Conservatives must continue to resist social justice politics.

Photo by Clay Banks / Unsplash

Whether you prefer to call it “wokeness,” “social justice politics,” “successor ideology,” or some other term, a couple of recent headlines illustrate that militant progressivism is still very much an active force in mainstream institutions.

First, a case of campus craziness at Hamline University in St. Paul, Minnesota. A faculty member was fired for doing something that was, in the words of Hamline’s associate vice president of inclusive excellence (AVPIE), “undeniably inconsiderate, disrespectful and Islamophobic,” according to The Oracle, Hamline’s student newspaper.

The story is so absurd that one could easily mistake it for satire. During a lecture on religious art, a professor included two images of medieval paintings of the Prophet Muhammad in a presentation. A Muslim student was offended by this and reported the professor to university administrators. As is natural to most higher education bureaucracies these days, Hamline’s administration responded in the dumbest way possible and fired the professor.

In short, academic freedom was trampled because a student claimed to be harmed. To be perfectly clear, this is not an interpretation of what happened. It is what Hamline University explicitly said occurred, writing “respect for the observant Muslim students in that classroom should have superseded academic freedom.”

Christiane Gruber, a professor of Islamic Art, wrote a nice piece in New Lines Magazine on the incident that provides context on the paintings and Islamic artistic traditions.
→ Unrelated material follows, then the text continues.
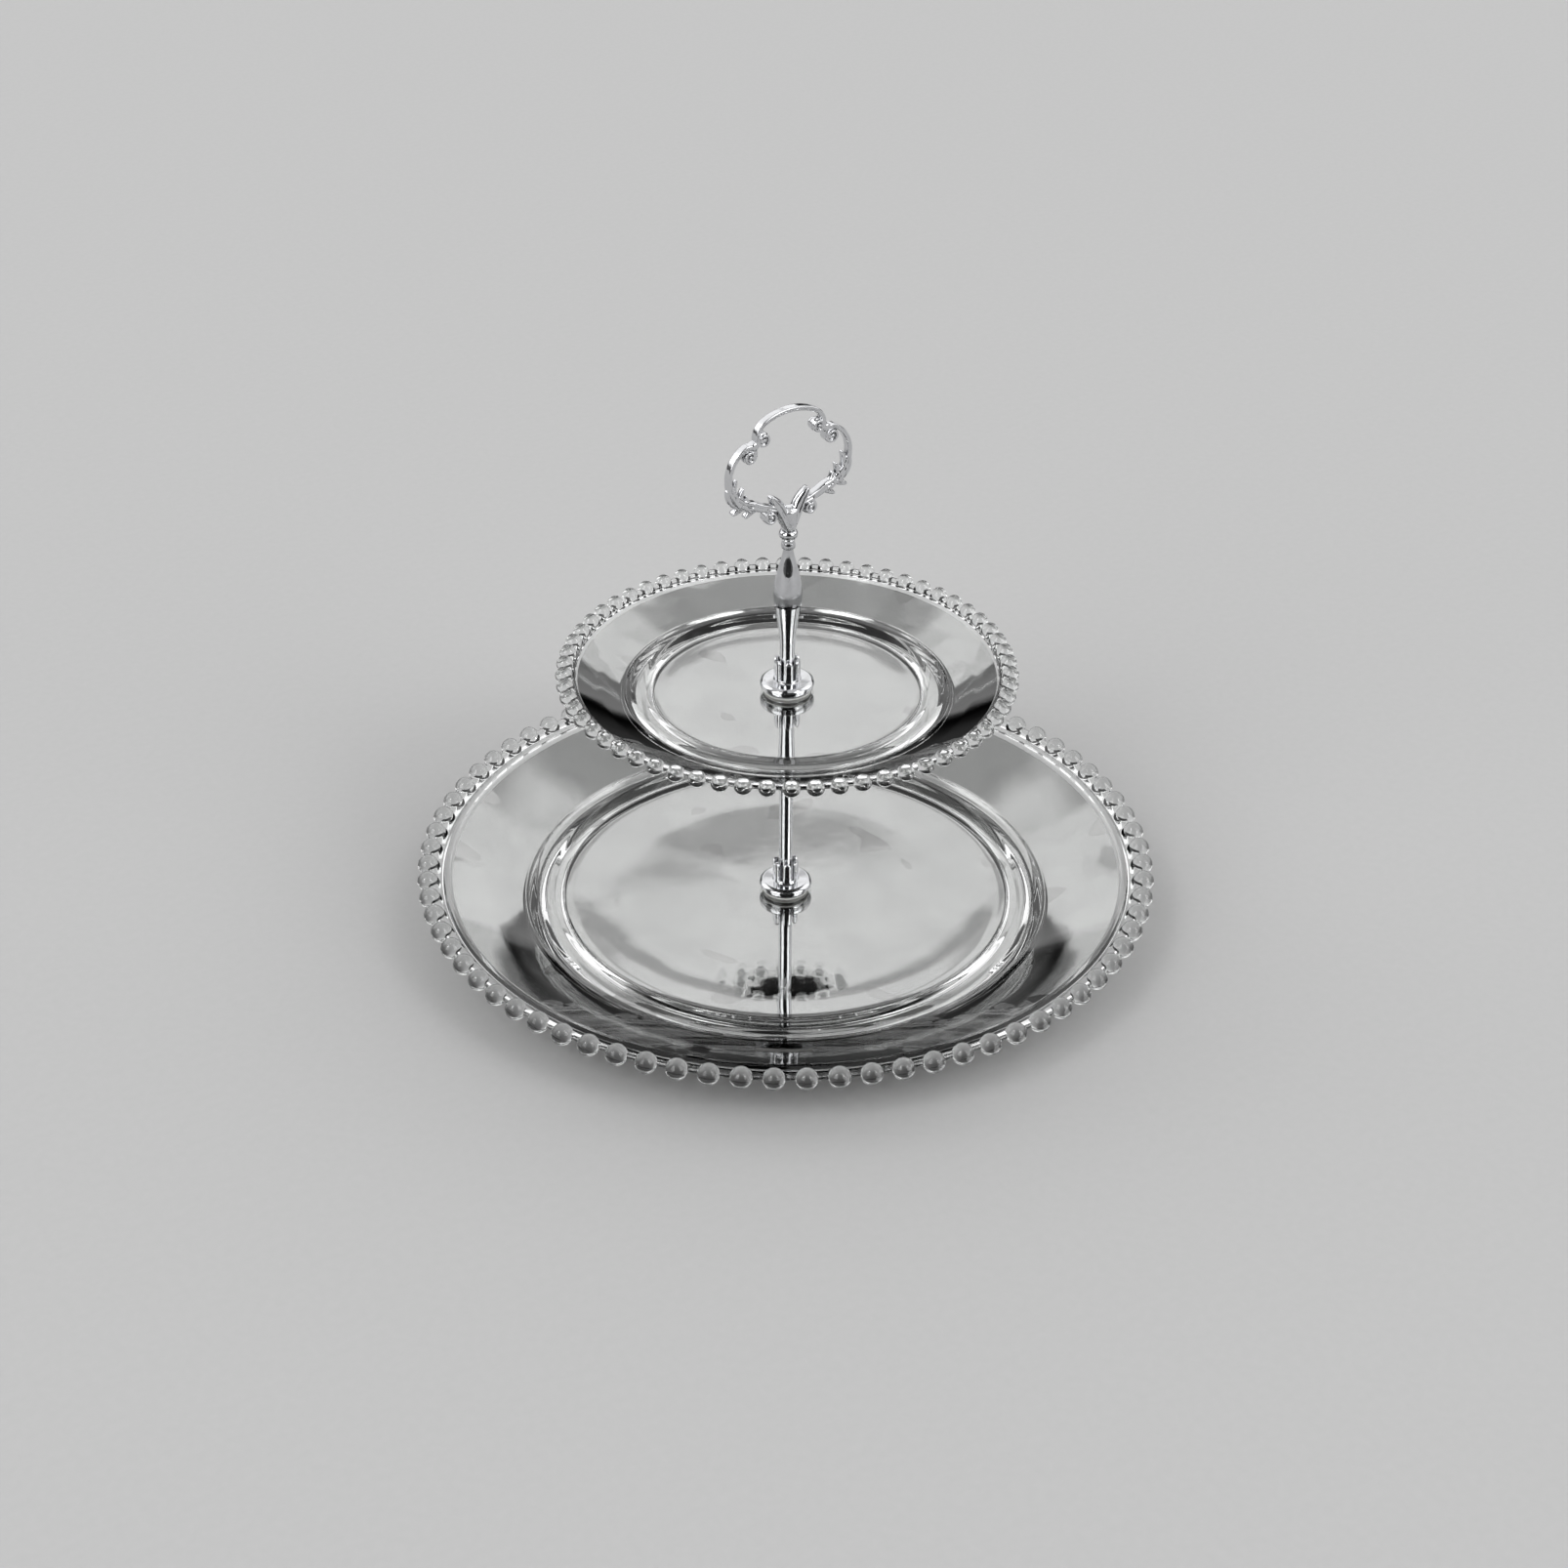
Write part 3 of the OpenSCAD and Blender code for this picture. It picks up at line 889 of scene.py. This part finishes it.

The article is worth reading in its entirety, but she summarized the situation well: “Through conflation or confusion, Hamline has privileged an ultraconservative Muslim view on the subject that happens to coincide with the age-old Western cliche that Muslims are banned from viewing images of the prophet.”
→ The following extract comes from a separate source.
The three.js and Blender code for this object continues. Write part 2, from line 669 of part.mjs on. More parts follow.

While we've come to expect such nonsense from the dean state, a far more concerning incident occurred at the Washington State Supreme Court in October.

A unanimous opinion held that if a party involved in a civil lawsuit merely alleges that racial bias impacted a trial’s outcome, a court “must hold a hearing on a new trial motion” if the accuser “makes a prima facie showing” that an “objective observer could view race as a factor in the verdict, regardless of whether intentional misconduct has been shown or the court believes there is another explanation” (emphasis added).

One does not need to be a lawyer to see the absurdity of this decision, but it gets worse. “At that hearing, the party seeking to preserve the verdict bears the burden to prove that race was not a factor.” In other words, the winning side has to prove they were not racist, rather than the losing party having to prove that racism in some way affected the outcome.

For a more detailed discussion of the ruling and its chilling implications, see this Washington Free Beacon article on the matter.

Between the latest case of campus craziness and the stunning decision from the Washington Supreme Court, there is no disputing that social justice politics is alive and well as we head into 2023.